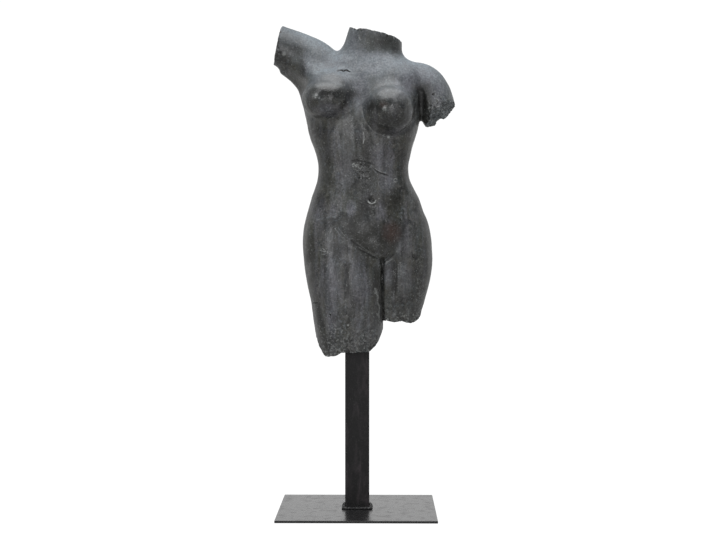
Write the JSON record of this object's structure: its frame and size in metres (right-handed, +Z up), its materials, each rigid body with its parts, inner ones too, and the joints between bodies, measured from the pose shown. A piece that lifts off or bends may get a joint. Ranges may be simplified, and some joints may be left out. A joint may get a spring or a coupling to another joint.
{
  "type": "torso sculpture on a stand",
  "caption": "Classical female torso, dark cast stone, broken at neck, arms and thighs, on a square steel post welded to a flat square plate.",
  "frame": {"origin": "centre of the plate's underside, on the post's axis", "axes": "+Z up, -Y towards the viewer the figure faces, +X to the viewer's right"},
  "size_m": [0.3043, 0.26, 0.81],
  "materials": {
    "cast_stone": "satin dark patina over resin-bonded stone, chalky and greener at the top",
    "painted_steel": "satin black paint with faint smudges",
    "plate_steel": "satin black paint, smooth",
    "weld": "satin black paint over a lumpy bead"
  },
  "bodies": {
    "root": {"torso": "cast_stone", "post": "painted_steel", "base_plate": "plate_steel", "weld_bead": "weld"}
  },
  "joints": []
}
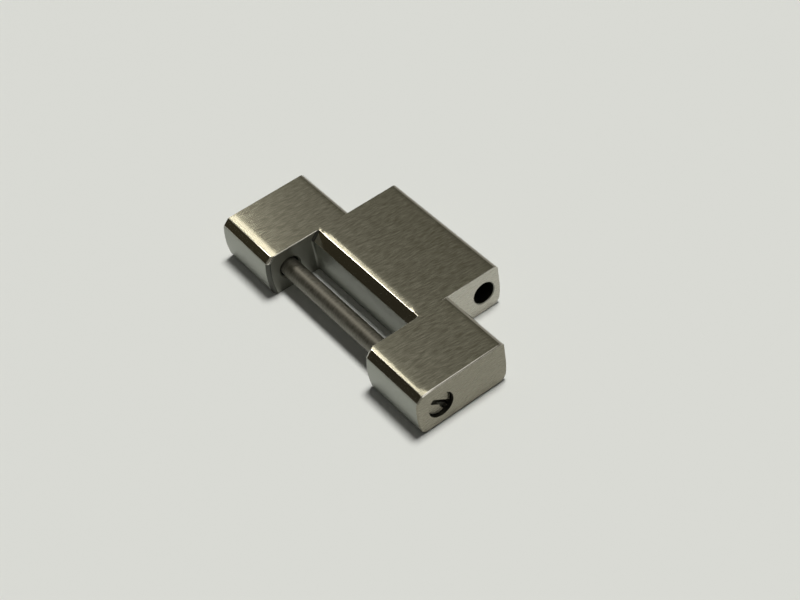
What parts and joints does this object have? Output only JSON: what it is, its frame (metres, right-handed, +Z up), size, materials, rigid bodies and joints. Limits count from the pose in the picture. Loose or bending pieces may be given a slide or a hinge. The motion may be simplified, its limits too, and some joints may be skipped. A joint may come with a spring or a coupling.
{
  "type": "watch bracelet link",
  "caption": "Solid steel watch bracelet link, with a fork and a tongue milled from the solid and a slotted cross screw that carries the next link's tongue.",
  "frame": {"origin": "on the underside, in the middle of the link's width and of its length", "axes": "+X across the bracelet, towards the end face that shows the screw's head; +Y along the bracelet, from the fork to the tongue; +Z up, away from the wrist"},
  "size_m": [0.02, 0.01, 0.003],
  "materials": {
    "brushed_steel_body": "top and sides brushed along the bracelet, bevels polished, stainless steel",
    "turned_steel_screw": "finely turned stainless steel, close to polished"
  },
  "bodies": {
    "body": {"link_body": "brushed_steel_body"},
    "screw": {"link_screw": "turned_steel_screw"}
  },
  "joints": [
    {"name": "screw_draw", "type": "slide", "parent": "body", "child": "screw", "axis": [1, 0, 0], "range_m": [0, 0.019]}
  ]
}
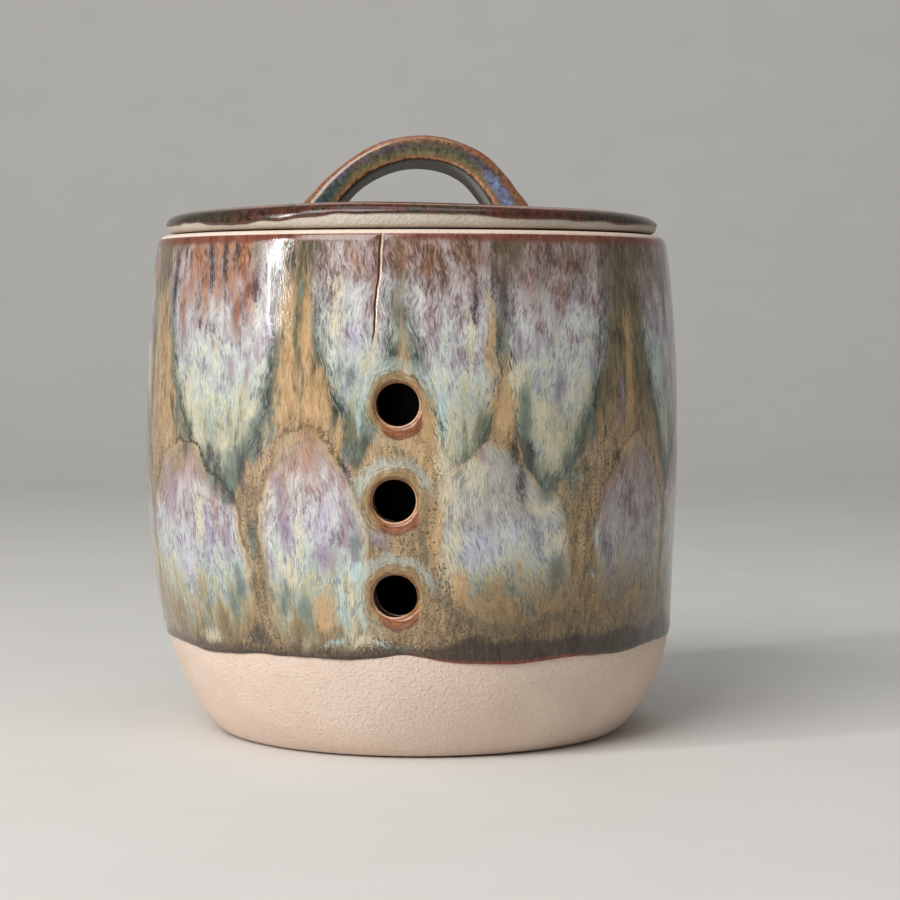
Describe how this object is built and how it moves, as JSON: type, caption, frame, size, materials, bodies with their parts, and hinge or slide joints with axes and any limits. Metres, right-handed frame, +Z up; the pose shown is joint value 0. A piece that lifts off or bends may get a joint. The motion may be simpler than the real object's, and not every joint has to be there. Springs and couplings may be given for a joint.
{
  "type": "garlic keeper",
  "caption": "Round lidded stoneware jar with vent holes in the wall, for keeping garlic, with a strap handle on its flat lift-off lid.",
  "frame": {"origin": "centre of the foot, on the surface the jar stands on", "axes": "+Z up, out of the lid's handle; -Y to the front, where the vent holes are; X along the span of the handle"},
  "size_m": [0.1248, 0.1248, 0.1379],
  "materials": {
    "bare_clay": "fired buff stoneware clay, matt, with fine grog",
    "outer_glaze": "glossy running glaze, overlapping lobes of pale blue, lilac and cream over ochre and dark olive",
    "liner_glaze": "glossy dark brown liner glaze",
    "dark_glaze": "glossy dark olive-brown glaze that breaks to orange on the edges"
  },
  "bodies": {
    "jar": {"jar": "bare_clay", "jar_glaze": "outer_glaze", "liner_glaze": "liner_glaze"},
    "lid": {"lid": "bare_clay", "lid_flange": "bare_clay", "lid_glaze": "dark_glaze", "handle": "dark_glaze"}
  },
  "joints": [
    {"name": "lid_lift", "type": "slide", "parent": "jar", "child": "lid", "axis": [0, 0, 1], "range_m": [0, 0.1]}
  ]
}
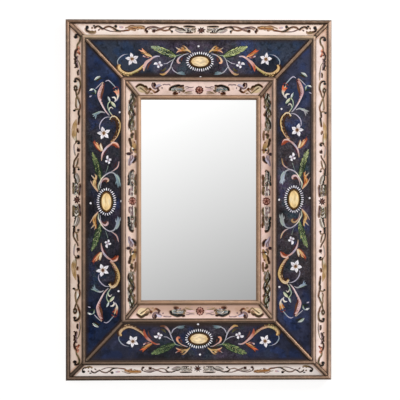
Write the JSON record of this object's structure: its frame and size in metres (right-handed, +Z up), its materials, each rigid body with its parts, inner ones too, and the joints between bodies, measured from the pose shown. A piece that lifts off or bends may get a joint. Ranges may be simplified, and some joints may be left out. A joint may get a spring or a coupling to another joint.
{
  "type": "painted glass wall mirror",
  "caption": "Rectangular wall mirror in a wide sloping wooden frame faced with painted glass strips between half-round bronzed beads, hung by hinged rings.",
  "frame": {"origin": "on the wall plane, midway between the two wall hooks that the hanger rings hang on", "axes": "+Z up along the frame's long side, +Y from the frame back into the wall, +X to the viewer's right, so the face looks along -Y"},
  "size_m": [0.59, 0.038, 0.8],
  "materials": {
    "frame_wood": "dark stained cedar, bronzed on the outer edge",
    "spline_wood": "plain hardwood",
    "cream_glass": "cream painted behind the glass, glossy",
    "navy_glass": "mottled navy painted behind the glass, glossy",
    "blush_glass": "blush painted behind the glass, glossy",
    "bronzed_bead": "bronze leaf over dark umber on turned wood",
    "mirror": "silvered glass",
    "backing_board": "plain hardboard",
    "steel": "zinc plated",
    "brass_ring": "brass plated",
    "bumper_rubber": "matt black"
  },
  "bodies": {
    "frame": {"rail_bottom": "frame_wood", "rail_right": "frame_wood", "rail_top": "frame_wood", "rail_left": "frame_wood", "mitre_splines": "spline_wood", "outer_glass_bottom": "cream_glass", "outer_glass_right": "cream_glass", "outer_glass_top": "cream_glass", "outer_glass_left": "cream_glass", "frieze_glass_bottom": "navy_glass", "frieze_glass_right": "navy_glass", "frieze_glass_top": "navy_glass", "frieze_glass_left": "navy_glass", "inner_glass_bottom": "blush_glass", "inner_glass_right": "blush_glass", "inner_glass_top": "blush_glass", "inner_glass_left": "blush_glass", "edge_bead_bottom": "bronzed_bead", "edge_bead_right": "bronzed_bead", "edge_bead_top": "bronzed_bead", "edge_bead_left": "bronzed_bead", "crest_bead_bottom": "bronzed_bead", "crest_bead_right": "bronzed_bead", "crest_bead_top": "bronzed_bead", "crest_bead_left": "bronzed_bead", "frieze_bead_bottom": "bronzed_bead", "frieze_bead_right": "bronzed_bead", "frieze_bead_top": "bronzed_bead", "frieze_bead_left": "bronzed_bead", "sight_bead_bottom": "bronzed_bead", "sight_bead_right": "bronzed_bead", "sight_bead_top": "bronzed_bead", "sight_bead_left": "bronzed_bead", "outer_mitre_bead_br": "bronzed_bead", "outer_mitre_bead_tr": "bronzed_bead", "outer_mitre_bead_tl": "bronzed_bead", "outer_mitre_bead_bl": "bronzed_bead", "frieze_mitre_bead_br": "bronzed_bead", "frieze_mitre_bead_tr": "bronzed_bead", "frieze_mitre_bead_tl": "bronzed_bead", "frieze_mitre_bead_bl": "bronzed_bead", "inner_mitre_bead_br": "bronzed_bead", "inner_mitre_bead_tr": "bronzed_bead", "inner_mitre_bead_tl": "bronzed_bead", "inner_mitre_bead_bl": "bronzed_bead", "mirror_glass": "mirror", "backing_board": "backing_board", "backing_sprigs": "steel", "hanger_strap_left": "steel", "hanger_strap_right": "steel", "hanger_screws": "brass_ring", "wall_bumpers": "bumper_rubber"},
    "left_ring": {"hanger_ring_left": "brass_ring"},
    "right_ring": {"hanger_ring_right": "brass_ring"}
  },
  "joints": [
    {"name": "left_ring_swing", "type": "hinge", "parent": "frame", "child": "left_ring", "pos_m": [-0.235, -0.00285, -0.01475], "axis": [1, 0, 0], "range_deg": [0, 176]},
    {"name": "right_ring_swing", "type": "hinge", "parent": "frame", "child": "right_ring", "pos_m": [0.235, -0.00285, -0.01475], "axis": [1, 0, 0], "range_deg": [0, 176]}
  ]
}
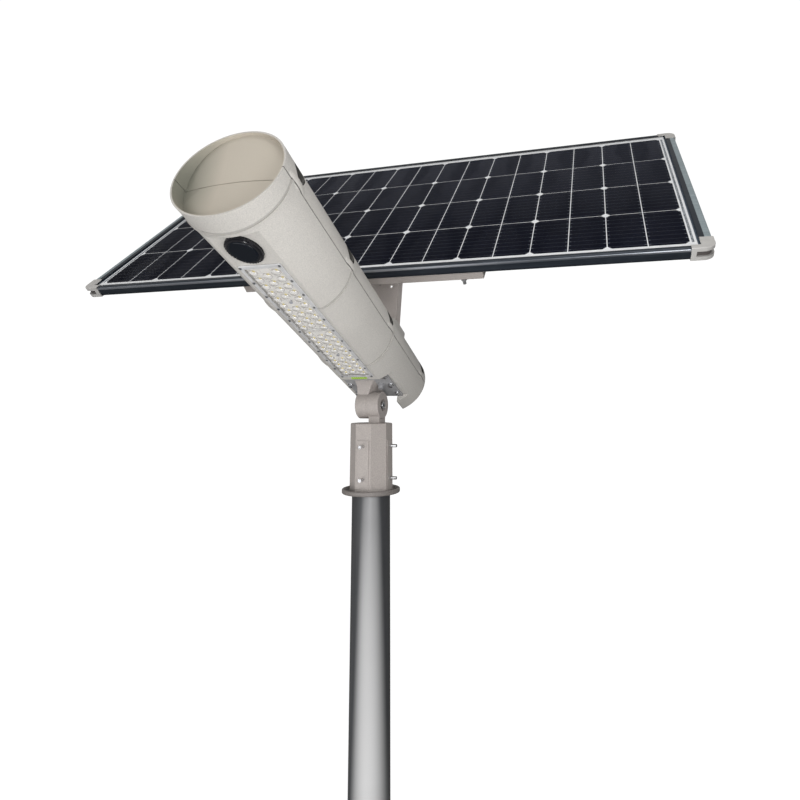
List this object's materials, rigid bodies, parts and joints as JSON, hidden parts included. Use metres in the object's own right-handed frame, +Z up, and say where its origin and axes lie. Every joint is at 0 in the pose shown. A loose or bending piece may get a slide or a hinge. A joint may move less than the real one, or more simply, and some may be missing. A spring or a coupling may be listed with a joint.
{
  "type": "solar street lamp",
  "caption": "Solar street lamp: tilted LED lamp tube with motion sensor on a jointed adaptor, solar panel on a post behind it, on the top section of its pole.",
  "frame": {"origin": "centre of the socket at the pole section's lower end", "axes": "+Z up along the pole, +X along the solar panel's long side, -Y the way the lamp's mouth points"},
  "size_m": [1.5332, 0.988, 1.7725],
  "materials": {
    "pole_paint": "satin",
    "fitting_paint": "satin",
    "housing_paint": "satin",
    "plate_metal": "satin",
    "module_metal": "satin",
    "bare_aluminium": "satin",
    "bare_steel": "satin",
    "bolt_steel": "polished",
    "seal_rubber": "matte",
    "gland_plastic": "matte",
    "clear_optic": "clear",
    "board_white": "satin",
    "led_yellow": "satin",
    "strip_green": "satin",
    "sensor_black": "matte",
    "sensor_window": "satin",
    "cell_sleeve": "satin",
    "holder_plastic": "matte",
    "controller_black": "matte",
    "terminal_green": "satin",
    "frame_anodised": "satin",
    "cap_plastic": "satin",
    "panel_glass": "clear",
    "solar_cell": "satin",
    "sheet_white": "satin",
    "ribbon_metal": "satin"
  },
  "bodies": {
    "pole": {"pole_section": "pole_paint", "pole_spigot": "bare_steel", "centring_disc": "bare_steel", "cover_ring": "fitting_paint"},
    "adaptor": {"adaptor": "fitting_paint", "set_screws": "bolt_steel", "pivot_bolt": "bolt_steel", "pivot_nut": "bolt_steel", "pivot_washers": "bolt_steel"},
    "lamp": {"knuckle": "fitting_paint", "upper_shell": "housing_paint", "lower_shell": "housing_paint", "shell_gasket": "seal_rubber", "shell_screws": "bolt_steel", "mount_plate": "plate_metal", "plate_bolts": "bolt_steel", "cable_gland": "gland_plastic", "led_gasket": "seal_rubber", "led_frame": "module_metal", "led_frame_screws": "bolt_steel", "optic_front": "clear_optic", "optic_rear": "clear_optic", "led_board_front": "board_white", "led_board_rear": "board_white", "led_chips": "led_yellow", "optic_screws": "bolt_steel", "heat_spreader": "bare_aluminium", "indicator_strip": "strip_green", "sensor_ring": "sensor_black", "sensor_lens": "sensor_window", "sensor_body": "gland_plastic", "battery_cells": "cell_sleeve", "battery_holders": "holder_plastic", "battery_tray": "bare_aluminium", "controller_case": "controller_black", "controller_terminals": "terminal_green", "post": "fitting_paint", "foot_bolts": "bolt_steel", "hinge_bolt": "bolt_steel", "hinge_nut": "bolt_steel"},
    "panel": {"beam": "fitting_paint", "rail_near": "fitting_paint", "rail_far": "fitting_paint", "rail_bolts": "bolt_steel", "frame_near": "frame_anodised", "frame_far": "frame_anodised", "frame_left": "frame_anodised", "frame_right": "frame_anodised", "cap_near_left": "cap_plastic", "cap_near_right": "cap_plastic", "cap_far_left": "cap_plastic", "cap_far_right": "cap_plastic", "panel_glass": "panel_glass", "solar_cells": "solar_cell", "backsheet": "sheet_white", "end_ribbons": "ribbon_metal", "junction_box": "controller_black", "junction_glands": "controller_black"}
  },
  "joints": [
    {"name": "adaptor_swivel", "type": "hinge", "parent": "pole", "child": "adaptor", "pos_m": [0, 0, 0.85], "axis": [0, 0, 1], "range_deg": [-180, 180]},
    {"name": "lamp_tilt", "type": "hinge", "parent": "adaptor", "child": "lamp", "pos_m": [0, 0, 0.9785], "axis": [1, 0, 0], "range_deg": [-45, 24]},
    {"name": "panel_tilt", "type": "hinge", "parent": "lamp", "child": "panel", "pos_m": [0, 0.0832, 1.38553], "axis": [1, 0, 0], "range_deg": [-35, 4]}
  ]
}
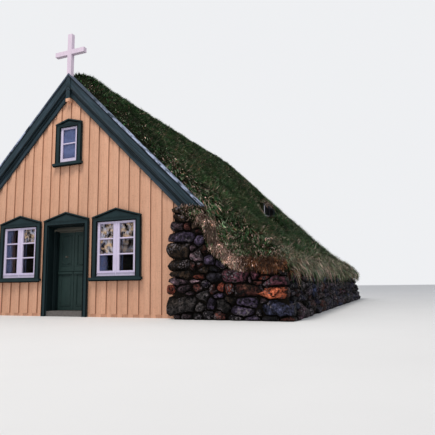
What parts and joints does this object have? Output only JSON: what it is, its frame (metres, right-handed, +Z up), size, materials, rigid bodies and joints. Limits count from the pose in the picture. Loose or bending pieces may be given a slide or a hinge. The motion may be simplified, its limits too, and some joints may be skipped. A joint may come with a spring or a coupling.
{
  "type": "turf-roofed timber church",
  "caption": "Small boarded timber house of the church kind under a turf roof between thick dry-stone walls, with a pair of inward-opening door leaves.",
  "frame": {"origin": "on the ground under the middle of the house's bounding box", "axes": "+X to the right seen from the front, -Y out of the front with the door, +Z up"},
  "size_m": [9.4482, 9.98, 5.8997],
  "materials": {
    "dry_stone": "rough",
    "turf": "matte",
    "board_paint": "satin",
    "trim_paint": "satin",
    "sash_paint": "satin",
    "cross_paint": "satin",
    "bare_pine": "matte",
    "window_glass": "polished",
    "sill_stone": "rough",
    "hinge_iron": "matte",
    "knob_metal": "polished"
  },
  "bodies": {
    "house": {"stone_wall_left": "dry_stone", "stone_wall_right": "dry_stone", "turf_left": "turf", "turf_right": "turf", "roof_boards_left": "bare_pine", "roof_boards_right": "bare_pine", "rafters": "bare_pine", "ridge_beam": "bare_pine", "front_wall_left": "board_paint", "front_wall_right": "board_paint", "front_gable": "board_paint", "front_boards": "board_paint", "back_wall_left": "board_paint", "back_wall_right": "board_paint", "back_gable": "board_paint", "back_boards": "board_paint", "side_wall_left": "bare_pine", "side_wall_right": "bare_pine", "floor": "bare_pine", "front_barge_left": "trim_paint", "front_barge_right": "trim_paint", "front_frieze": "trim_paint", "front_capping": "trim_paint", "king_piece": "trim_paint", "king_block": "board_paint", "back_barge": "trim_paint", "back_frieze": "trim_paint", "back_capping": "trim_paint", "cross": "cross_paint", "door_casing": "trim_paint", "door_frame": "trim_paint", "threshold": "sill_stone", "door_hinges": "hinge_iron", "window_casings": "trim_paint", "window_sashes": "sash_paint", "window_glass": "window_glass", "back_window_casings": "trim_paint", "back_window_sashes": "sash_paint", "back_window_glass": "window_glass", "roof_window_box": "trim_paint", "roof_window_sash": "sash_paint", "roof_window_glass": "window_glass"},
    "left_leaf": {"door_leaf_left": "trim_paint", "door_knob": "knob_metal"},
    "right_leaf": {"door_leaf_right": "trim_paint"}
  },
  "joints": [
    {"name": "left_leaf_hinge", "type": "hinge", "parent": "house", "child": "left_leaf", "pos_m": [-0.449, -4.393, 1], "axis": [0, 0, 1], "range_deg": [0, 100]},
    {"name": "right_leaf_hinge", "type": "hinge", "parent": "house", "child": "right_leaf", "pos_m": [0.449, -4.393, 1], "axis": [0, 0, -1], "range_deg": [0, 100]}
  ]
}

· · ·

- [Objective]:
Copy out the lines that hold "between".

- [Exercise solution]:
Write the JSON record of this object's structure: its frame and size in metres (right-handed, +Z up), its materials, each rigid body with its parts, inner ones too, and the joints between bodies, measured from the pose shown. A piece that lifts off or bends may get a joint. Ranges may be simplified, and some joints may be left out. A joint may get a spring or a coupling to another joint.
Write the JSON record of this object's structure: its frame and size in metres (right-handed, +Z up), its materials, each rigid body with its parts, inner ones too, and the joints between bodies, measured from the pose shown. A piece that lifts off or bends may get a joint. Ranges may be simplified, and some joints may be left out. A joint may get a spring or a coupling to another joint.
  "caption": "Rectangular wall mirror in a wide sloping wooden frame faced with painted glass strips between half-round bronzed beads, hung by hinged rings.",
  "frame": {"origin": "on the wall plane, midway between the two wall hooks that the hanger rings hang on", "axes": "+Z up along the frame's long side, +Y from the frame back into the wall, +X to the viewer's right, so the face looks along -Y"},
  "caption": "Small boarded timber house of the church kind under a turf roof between thick dry-stone walls, with a pair of inward-opening door leaves.",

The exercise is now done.